Object data in JSON
- - -

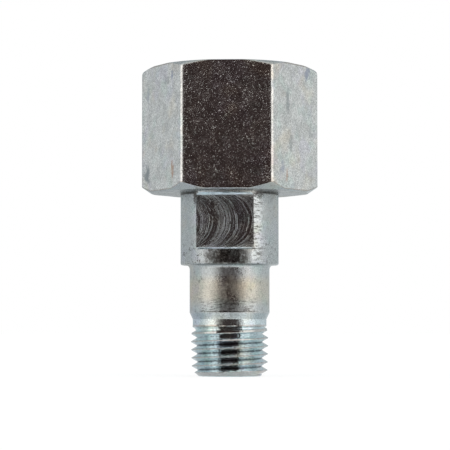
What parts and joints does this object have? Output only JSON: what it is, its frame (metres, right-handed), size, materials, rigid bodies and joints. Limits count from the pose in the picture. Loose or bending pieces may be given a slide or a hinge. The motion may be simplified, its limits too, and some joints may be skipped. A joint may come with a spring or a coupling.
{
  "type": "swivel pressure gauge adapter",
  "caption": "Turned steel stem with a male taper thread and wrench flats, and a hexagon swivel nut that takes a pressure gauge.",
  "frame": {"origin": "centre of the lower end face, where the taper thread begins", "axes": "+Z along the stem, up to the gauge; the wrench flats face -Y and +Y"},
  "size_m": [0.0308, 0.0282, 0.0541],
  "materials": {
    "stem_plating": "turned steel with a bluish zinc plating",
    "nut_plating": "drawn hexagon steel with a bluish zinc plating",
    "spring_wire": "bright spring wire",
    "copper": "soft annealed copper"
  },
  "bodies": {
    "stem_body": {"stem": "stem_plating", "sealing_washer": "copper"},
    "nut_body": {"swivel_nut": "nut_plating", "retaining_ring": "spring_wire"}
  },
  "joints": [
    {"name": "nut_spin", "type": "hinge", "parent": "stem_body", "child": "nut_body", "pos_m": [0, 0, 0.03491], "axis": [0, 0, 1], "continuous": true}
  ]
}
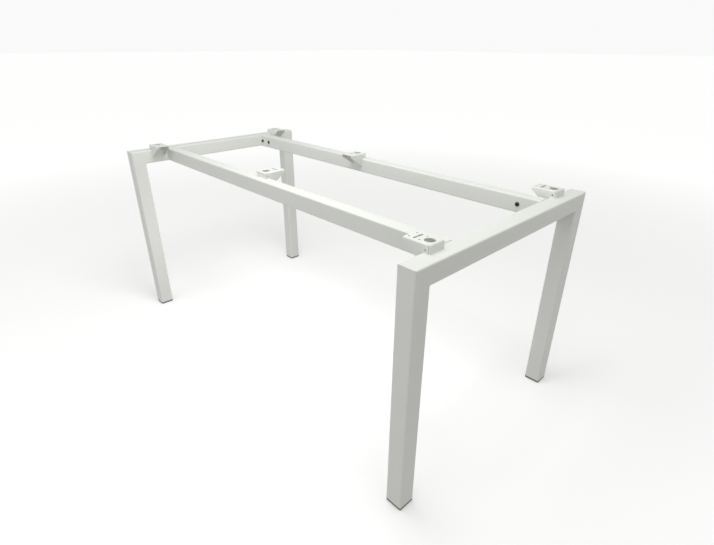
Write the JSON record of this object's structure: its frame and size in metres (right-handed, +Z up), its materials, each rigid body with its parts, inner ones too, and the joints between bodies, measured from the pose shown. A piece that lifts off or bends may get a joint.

- - -

### [DIRECTIONS FOR THIS TASK]
Nothing may be left out: return each entry exactly as it reads.

### [WRITTEN ANSWER]
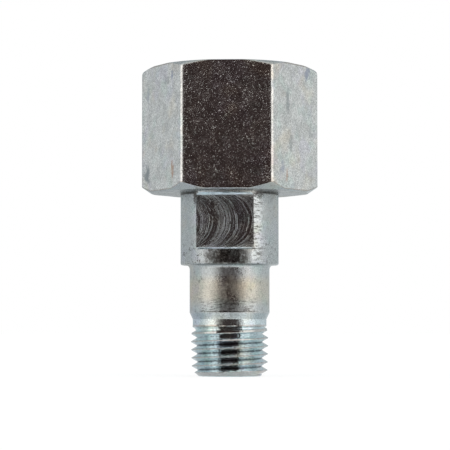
What parts and joints does this object have? Output only JSON: what it is, its frame (metres, right-handed), size, materials, rigid bodies and joints. Limits count from the pose in the picture. Loose or bending pieces may be given a slide or a hinge. The motion may be simplified, its limits too, and some joints may be skipped. A joint may come with a spring or a coupling.
{
  "type": "swivel pressure gauge adapter",
  "caption": "Turned steel stem with a male taper thread and wrench flats, and a hexagon swivel nut that takes a pressure gauge.",
  "frame": {"origin": "centre of the lower end face, where the taper thread begins", "axes": "+Z along the stem, up to the gauge; the wrench flats face -Y and +Y"},
  "size_m": [0.0308, 0.0282, 0.0541],
  "materials": {
    "stem_plating": "turned steel with a bluish zinc plating",
    "nut_plating": "drawn hexagon steel with a bluish zinc plating",
    "spring_wire": "bright spring wire",
    "copper": "soft annealed copper"
  },
  "bodies": {
    "stem_body": {"stem": "stem_plating", "sealing_washer": "copper"},
    "nut_body": {"swivel_nut": "nut_plating", "retaining_ring": "spring_wire"}
  },
  "joints": [
    {"name": "nut_spin", "type": "hinge", "parent": "stem_body", "child": "nut_body", "pos_m": [0, 0, 0.03491], "axis": [0, 0, 1], "continuous": true}
  ]
}
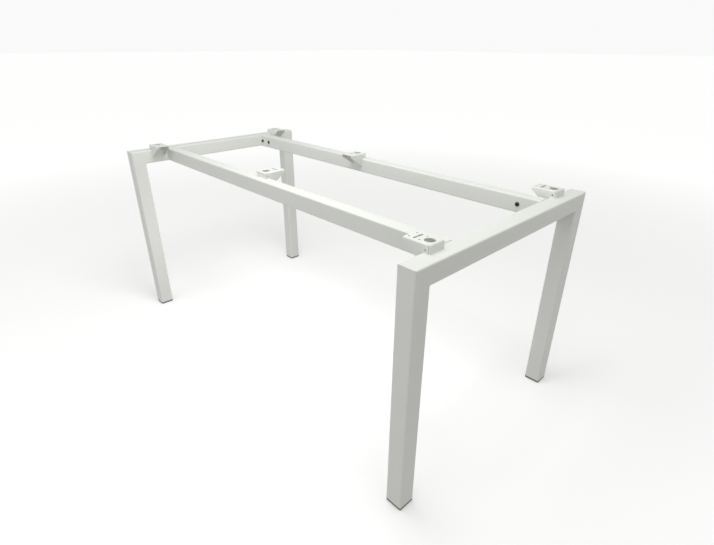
Write the JSON record of this object's structure: its frame and size in metres (right-handed, +Z up), its materials, each rigid body with its parts, inner ones too, and the joints between bodies, measured from the pose shown. A piece that lifts off or bends may get a joint.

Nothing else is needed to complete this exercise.